Lakhani, a British citizen, is a freelance journalist based in Mexico who has reported for Britain's Guardian newspaper for five years. On September 17, a document labeled as a press release circulated on social media platforms, including Twitter and WhatsApp, that accused Lakhani of "manipulating" the local population in the Bajo Aguán region of northern Honduras, forcing residents to give false statements and inciting them to violence, and declared her "persona non grata" in the region. The press release, which CPJ has reviewed, also called on authorities to investigate Lakhani and other foreigners visiting the region and engaging in "suspicious activities behind the façade of independent journalism for international outlets."

"Freelance journalists like Nina Lakhani must be free to investigate and report on issues of public interest in Honduras without fearing for their safety," said CPJ Central and South America Program Coordinator Natalie Southwick. "The eyes of the world are on Honduras as the Berta Cáceres trial begins. If the Honduran government is serious about protecting democratic values like press freedom, authorities must investigate the threats against Lakhani and ensure she and other journalists are not driven from reporting on entire regions."

Lakhani told CPJ the organization named in the press release, the Association of Independent Farmers of the Aguán Valley, is a front or fake group. CPJ could not find any evidence that a group with this name exists.

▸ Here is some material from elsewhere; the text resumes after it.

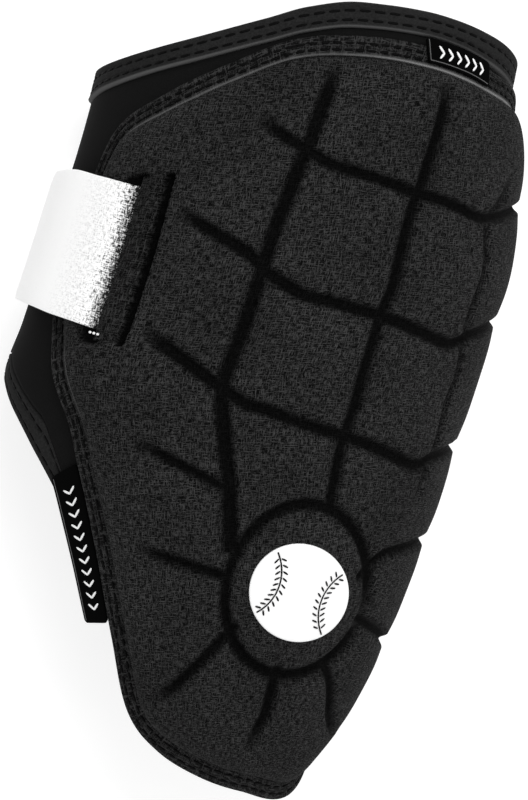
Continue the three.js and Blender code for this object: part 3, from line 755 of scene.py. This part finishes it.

The document linking her to violent activities used the same language that has appeared in similar documents attacking other people working on the Cáceres case, Lakhani told CPJ. It circulated the day after Lakhani published an article in the Guardian on criminal structures in the region and links between military intelligence officers and the alleged killers.

Lakhani and colleagues at the Guardian told CPJ that Honduran authorities and foreign governments, including the British embassy, have been informed about the threats.

Lahkani previously faced a similar harassment campaign in 2016, after she published an article reporting that Cáceres' name appeared on a military hit list shortly before she was killed, she told CPJ.

Reporting on organized crime and corruption in Honduras has produced an alarming number of unsolved cases of violence against journalists, according to CPJ research.